The House Natural Resources Committee approved the bill, which also calls for major increases in logging on federal lands throughout the country. It incorporates separate legislation sought by three Oregon congressmen -- Democrats Peter DeFazio and Kurt Schrader and Republican Greg Walden -- to increase timber production on lands once owned by the now-defunct Oregon & California Railroad.

"Today was the first really big step in putting in place a long-term solution for the solvency and prosperity of the O&C counties in Oregon," said DeFazio, who this month became the ranking Democrat on the Natural Resources Committee.

Walden, a member of the House Republican leadership, predicted that the House would take up the bill in September after a monthlong recess.

If the bill passes the House, it will set up negotiations with the Democratic Senate -- where Sen.

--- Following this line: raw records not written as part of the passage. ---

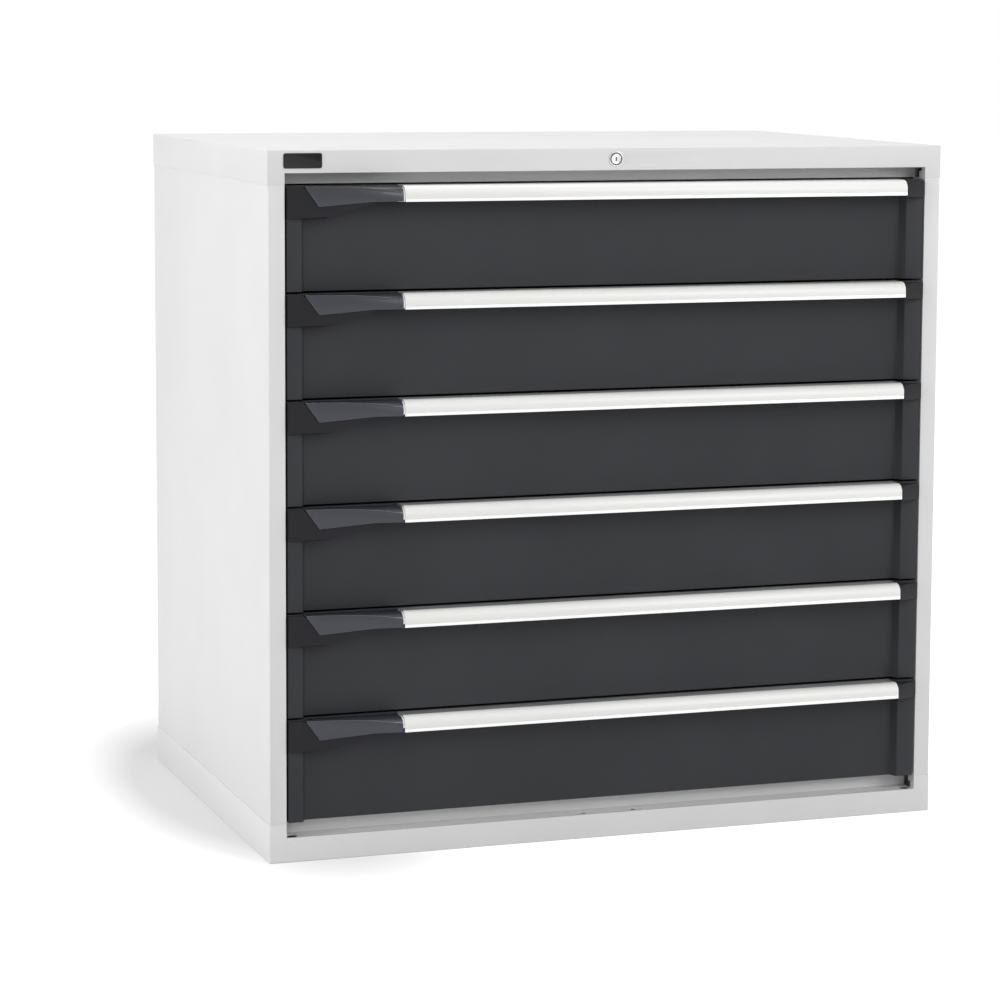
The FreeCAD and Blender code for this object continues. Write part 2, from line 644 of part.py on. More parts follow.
def make_drawer_box():
    """Tray with outward rims and a channel on each side. The lug that the lock's tooth holds is
    welded to its side."""
    tray = new_body("tray_master")
    slab(tray, "XY", "tray_floor", "tray_top",
         rectangle("-tray_x", "tray_front", "tray_x", "tray_back"))
    cut(tray, "XY", "tray_floor + tray_gauge", "tray_top + overrun",
        rectangle("tray_gauge - tray_x", "tray_front + tray_gauge",
                  "tray_x - tray_gauge", "tray_back - tray_gauge"))
    low, high = "runner_level - runner_height / 2", "runner_level + runner_height / 2"
    web = "tray_x + runner_gauge"
    channel = [
        ("tray_x", low), ("channel_tip", low), ("channel_tip", f"{low} + runner_gauge"),
        (web, f"{low} + runner_gauge"), (web, f"{high} - runner_gauge"),
        ("channel_tip", f"{high} - runner_gauge"), ("channel_tip", high), ("tray_x", high),
    ]
    for side in ("-", ""):
        slab(tray, "XY", "tray_top - tray_gauge", "tray_top",
             rectangle(f"{side}tray_x", "tray_front", f"{side}(tray_x + rim_width)", "tray_back"))
        slab(tray, "XZ", "front_y + channel_front", "tray_back",
             [(f"{side}({across})", up) for across, up in channel])
    lug = prism("lug_master", "XZ", "lug_y", "lug_y + lug_gauge",
                rectangle("tray_x", "lug_z",
                          "post_x - tooth_reach + lug_overlap", "lug_z + lug_height"))
    return combine("Compound", "box_master", tray, lug)


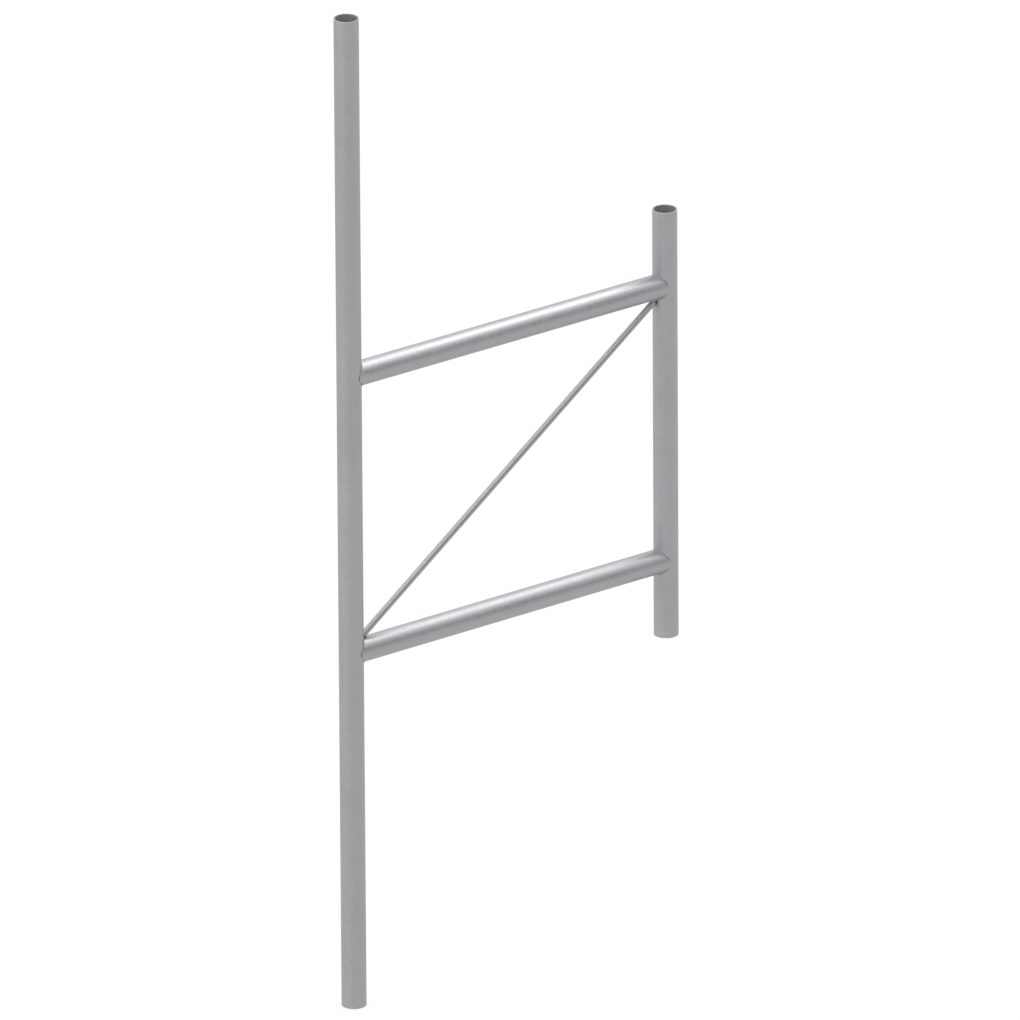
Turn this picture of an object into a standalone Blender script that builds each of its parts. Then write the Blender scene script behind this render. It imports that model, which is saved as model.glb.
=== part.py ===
"""Section of a frame scaffold: a long and a short standard, two ledgers and a diagonal bar.

The frame lies in the XZ plane. Its origin is the centre of the long standard's foot. +Z runs up that
standard, and +X points to the short one. Everything is welded together, so nothing moves. The frame is
the same above and below its middle height.
"""

import math

import bmesh
import bpy
from mathutils import Matrix, Vector

# Driving dimensions, in metres
TUBE_DIAMETER = 0.0483
TUBE_WALL = 0.0027
LONG_STANDARD_LENGTH = 2.030
SHORT_STANDARD_LENGTH = 0.880
STANDARD_SPACING = 0.763  # axis to axis
LEDGER_SPACING = 0.569  # axis to axis
BAR_DIAMETER = 0.0127
VENT_DIAMETER = 0.012  # lets zinc and air through the wall where a ledger covers it
COPE_TRIM = 0.008  # the two thin tips of a coped end are cut off this far from the standard's axis
EDGE_CHAMFER = 0.0004  # on the cut ends of tubes and bar
WELD_LEG = 0.003  # from a joint's root to the weld's toe
WELD_CROWN = 0.0008  # how far a weld's face swells past flat
WELD_SPAN = math.radians(135)  # of each arc of weld, around the ledger
WELD_TAPER = math.radians(12)  # over which each end of an arc runs out
BAR_WELD_REACH = 0.0052  # how far a bar weld reaches from where the bar touches
JOINT_GAP = 0.0003  # between any two solids that touch

# Worked out from them
TUBE_RADIUS = TUBE_DIAMETER / 2
BORE_RADIUS = TUBE_RADIUS - TUBE_WALL
CLEAR_RADIUS = TUBE_RADIUS + JOINT_GAP  # a tube's surface with the gap on it
BAR_RADIUS = BAR_DIAMETER / 2
MIDDLE_HEIGHT = LONG_STANDARD_LENGTH / 2
LEDGER_HEIGHTS = {
    "lower": MIDDLE_HEIGHT - LEDGER_SPACING / 2,
    "upper": MIDDLE_HEIGHT + LEDGER_SPACING / 2,
}
SHORT_STANDARD_FOOT = MIDDLE_HEIGHT - SHORT_STANDARD_LENGTH / 2

# Fineness of the meshes
SEGMENTS = 48
ANGLES = [2 * math.pi * index / SEGMENTS for index in range(SEGMENTS)]
COPE_STEPS = 3  # across the wall, so that the coped end follows the standard's round surface
WELD_STEPS = 24  # along an arc of weld
WELD_FACE_STEPS = 4  # across it
WELD_END_SHARE = 0.3  # of the full section, where an arc ends
BAR_SEGMENTS = 24
BEAD_SEGMENTS = 20
BEAD_TURN = math.radians(6)  # keeps the edges of a bar weld's ball off the edges of its cutters
SMOOTH_ANGLE = math.radians(35)
BAR_FIT_ROUNDS = 20  # the bar's slope settles to the last digit well before that

# Galvanised steel: colour and roughness of each kind of piece
TUBE_FINISH = ((0.58, 0.59, 0.60), 0.42)
BAR_FINISH = ((0.52, 0.53, 0.54), 0.45)
WELD_FINISH = ((0.50, 0.51, 0.52), 0.55)
STEEL_METALLIC = 0.85


def clear_scene():
    for item in list(bpy.data.objects):
        bpy.data.objects.remove(item, do_unlink=True)


def galvanised(name, finish):
    """Principled BSDF of one piece."""
    colour, roughness = finish
    material = bpy.data.materials.new(name + "_zinc")
    material.use_nodes = True
    shader = material.node_tree.nodes["Principled BSDF"]
    shader.inputs["Base Color"].default_value = (*colour, 1.0)
    shader.inputs["Metallic"].default_value = STEEL_METALLIC
    shader.inputs["Roughness"].default_value = roughness
    return material


def add_object(name, bm, location=(0, 0, 0), rotation=(0, 0, 0)):
    """Turn a bmesh into an object with its faces pointing out."""
    bmesh.ops.recalc_face_normals(bm, faces=bm.faces)
    mesh = bpy.data.meshes.new(name)
    bm.to_mesh(mesh)
    bm.free()
    mesh.shade_smooth()
    mesh.set_sharp_from_angle(angle=SMOOTH_ANGLE)
    item = bpy.data.objects.new(name, mesh)
    item.location = location
    item.rotation_euler = rotation
    bpy.context.scene.collection.objects.link(item)
    return item


def add_piece(name, bm, finish, frame, location=(0, 0, 0), rotation=(0, 0, 0)):
    """A visible piece of the frame, with a material of its own."""
    piece = add_object(name, bm, location, rotation)
    piece.data.materials.append(galvanised(name, finish))
    piece.parent = frame
    return piece


def add_cutter(name, bm, location=(0, 0, 0), rotation=(0, 0, 0)):
    """A hidden shape that only cuts other pieces."""
    cutter = add_object(name, bm, location, rotation)
    cutter.hide_render = True
    cutter.display_type = "WIRE"
    return cutter


def cut(piece, cutter):
    modifier = piece.modifiers.new("cut_by_" + cutter.name, "BOOLEAN")
    modifier.operation = "DIFFERENCE"
    modifier.solver = "EXACT"
    modifier.object = cutter


def skin(rings):
    """A closed body: each ring of points is joined to the next, and the last to the first."""
    bm = bmesh.new()
    loops = [[bm.verts.new(point) for point in ring] for ring in rings]
    for loop, following in zip(loops, loops[1:] + loops[:1]):
        for index, corner in enumerate(loop):
            after = (index + 1) % len(loop)
            bm.faces.new((corner, loop[after], following[after], following[index]))
    return bm


def loft(sections):
    """A closed body from one section to the next, with a flat cap on the first and the last."""
    bm = bmesh.new()
    loops = [[bm.verts.new(point) for point in section] for section in sections]
    for loop, following in zip(loops, loops[1:]):
        for index, corner in enumerate(loop):
            after = (index + 1) % len(loop)
            bm.faces.new((corner, loop[after], following[after], following[index]))
    bm.faces.new(loops[0])
    bm.faces.new(loops[-1])
    return bm


def cylinder(radius, length, segments=SEGMENTS):
    """A solid cylinder along Z, centred on the origin."""
    bm = bmesh.new()
    bmesh.ops.create_cone(
        bm, cap_ends=True, segments=segments, radius1=radius, radius2=radius, depth=length
    )
    return bm


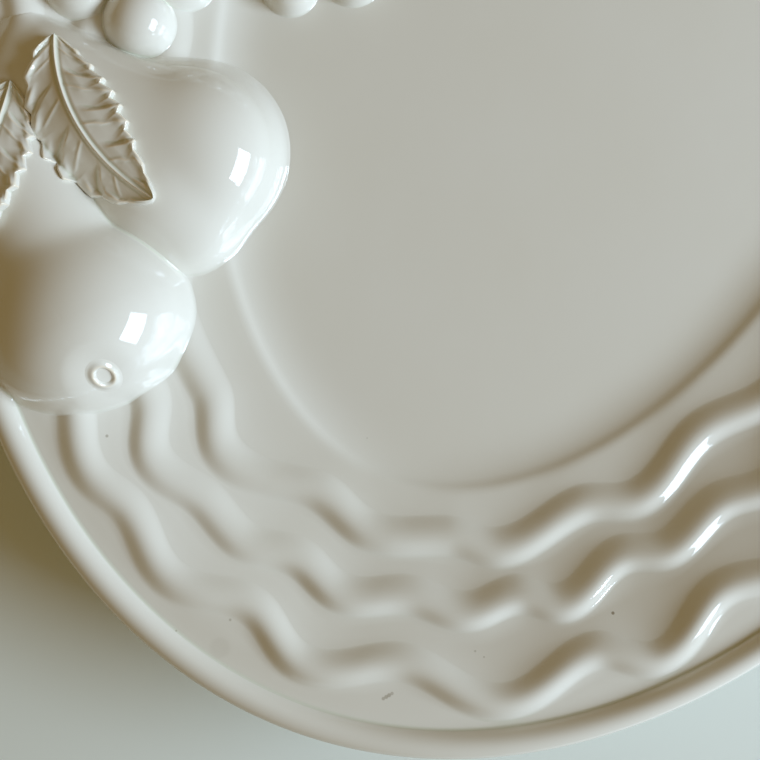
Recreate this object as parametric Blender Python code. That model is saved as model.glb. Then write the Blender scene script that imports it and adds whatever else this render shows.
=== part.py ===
"""Oval earthenware wall plate, cast in one piece.

Three wavy ridges run round the sloping border, a rounded bead ends it, and a swag
of fruit lies down its left side. The back has a foot ring with two wire holes.
The plate hangs upright: +X is to its right, +Z is up, and -Y is out of its face.
The origin is on the foot ring's back face, in the middle of its top.
A lift is a height above the wall, and an inset is a distance in from the outline.
"""
import math

import bmesh
import bpy
from mathutils import Vector

MM = 0.001

# Outline of the plate
HALF_WIDTH = 146 * MM
HALF_HEIGHT = 200.4 * MM
COLUMNS = 146

# Section of the front: bead, border and well
BEAD_WIDTH = 6.6 * MM
BEAD_CREST_LIFT = 29 * MM
BEAD_EDGE_LIFT = 26.3 * MM
BORDER_WIDTH = 63.5 * MM
BORDER_TOP_LIFT = 26.2 * MM
CREASE_START = 60.5 * MM
WELL_FILLET = 11 * MM
# How steeply the front falls at insets in millimetres: level next to the bead, steep in
# the middle of the border, easy again before the crease, and level in the well
SLOPES = (
    (6.6, 0.0), (11.5, 0.0), (18.5, 0.25), (30.0, 0.285), (41.0, 0.26), (52.0, 0.14),
    (60.5, 0.115), (63.4, 0.56), (66.0, 0.29), (70.0, 0.09), (74.5, 0.0),
)

# Section of the back: wall thickness and foot ring
WALL = 6 * MM
FOOT_INSET = 66 * MM
FOOT_WIDTH = 6 * MM
FOOT_DRAFT = 0.8 * MM
WIRE_HOLE_DIAMETER = 3 * MM
WIRE_HOLE_SPACING = 56 * MM
WIRE_HOLE_LIFT = 3 * MM

# Wavy ridges. Each turn is a distance clockwise along the outline from its right-hand
# end and the inset there, both in millimetres. Past them the ridge goes on evenly.
RIDGE_HEIGHT = 2.1 * MM
RIDGE_SHIFT = 0.5 * MM
RIDGE_OUTER_FLANK = 4.6 * MM
RIDGE_INNER_FLANK = 4.6 * MM
RIDGE_GAP = 0.6 * MM
RIDGES = (
    {
        "turns": ((179, 12.3), (196, 19.3), (222, 12.4), (251, 21.2), (278, 15.0),
                  (299, 21.2), (323, 14.3), (342, 17.5), (357, 14.4)),
        "half_wave": 23.0, "low": 13.5, "high": 19.5,
    },
    {
        "turns": ((162, 32.8), (177, 36.5), (199, 31.1), (214, 35.3), (231, 32.7),
                  (251, 35.8), (275, 32.3), (294, 35.3), (316, 30.8), (329, 31.4),
                  (350, 27.4), (369, 33.6)),
        "half_wave": 19.0, "low": 31.0, "high": 35.4,
    },
    {
        "turns": ((161, 46.6), (182, 51.2), (215, 46.9), (238, 50.5), (272, 48.3),
                  (299, 51.1), (340, 41.6), (361, 46.6)),
        "half_wave": 29.0, "low": 46.0, "high": 51.4,
    },
)

# Fruit. Places are right and up from the middle of the oval, in millimetres, and
# turns are the way that the stalk end points, anticlockwise from +X, in degrees.
FRUIT_DEPTH = 0.8
PEARS = (
    {"at": (-80.5, -128.5), "turn": 136, "belly": 24.2, "length": 58, "neck": 11.0},
    {"at": (-74.5, -86), "turn": 170, "belly": 22.4, "length": 54, "neck": 12.0},
    {"at": (-66, 101), "turn": 218, "belly": 23.5, "length": 64, "neck": 9.0},
)
APPLES = (
    {"at": (-88, 51), "turn": 100, "belly": 24.6},
)
# Each grape is given by its place and its radius.
GRAPES = (
    (-94, -57.8, 8.4), (-109.5, -55, 8.6), (-64.8, -34.5, 7.0), (-52, -25.5, 8.4),
    (-90.5, -42.5, 8.6), (-76, -30, 8.6), (-65, -20, 8.6), (-78, -14.5, 8.6),
    (-104, -38.5, 8.6), (-90.5, -26.5, 8.6), (-118, -43, 8.6), (-105, -22.5, 8.6),
    (-93.2, -10.1, 8.4), (-119, -27, 8.6), (-108, -6.5, 8.6), (-120.5, -11, 8.6),
)
# A leaf runs from its stalk end to its tip, with the lifts of both and of its middle.
LEAVES = (
    {"stalk": (-107, -70), "tip": (-73.5, -96.5), "half": 10.3, "lifts": (32, 36, 33.5)},
    {"stalk": (-113, -83), "tip": (-105, -121), "half": 8.5, "lifts": (34, 36, 30)},
    {"stalk": (-118, 8), "tip": (-66, 14), "half": 12.5, "lifts": (34, 30, 17)},
    {"stalk": (-106, 76), "tip": (-108, 117), "half": 10.0, "lifts": (33, 32, 26)},
    {"stalk": (-76, 78), "tip": (-40, 66), "half": 10.5, "lifts": (36, 30, 15)},
    {"stalk": (-58, 126), "tip": (-24, 152), "half": 10.5, "lifts": (33, 30, 22)},
)
LEAF_TEETH = 6
LEAF_BLADE_SAG = 3.2 * MM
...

Ron Wyden, D-Ore., who chairs the Senate Energy and Natural Resources Committee, has vowed to develop his own O&C legislation.

Wyden said he too wants to provide some additional logging, but not at the expense of sweeping aside federal environmental laws.

Putting together a compromise that could pass both chambers and be signed into law is widely regarded as a tough task, but on Wednesday, Wyden and the Oregon House members sounded optimistic.

"Everyone feels the same sense of urgency about creating jobs in rural Oregon and provide O&C counties with a stable source of funding while protecting water, old growth and critical habitat," said Wyden spokesman Tom Towslee. "Sen. Wyden is confident that the details of how we get there can be worked out over time."

DeFazio said the Senate is unlikely to accept provisions in the overall House billthat would mandate higher logging levels in national forests. In fact, he said he didn't yet know whether he would support the bill in the House because of several "problematic provisions" that Democrats on the committee were unable to change.

But DeFazio said a compromise could be crafted around provisions in the House bill aimed at improving forest health and reducing their vulnerability to massive fires. He noted that Wyden and the House resources chairman, Rep. Doc Hastings, R-Wash., met earlier this year to begin laying the groundwork for a compromise.

Watching nervously is the environmental community, which argues that harvest levels can only be increased modestly on the O&C lands without damaging the habitat.

"Oregonians should be outraged that the first thing Rep. DeFazio has done as ranking member of the Natural Resources Committee is to partner with one of the most anti-environmental legislators in Congress on a bill that represents the worst threat to the nation's public lands in a generation," said Sean Stevens, executive director of Oregon Wild, in a statement.

DeFazio countered that the O&C legislation includes important new environmental protections for the Molalla, Rogue and Chetco rivers as well as additional wilderness designations.

Under the House bill, about 1.6 million of the 2.8 million acres of the Oregon & California lands would be placed in a trust managed by the state for more intensive logging. Officials estimate the bill would increase harvests from less than 200 million board-feet annually to more than 500 million board-feet.

In addition, the House bill also would extend the now-expired federal program to provide federal payments to timber-dependent counties to support local services.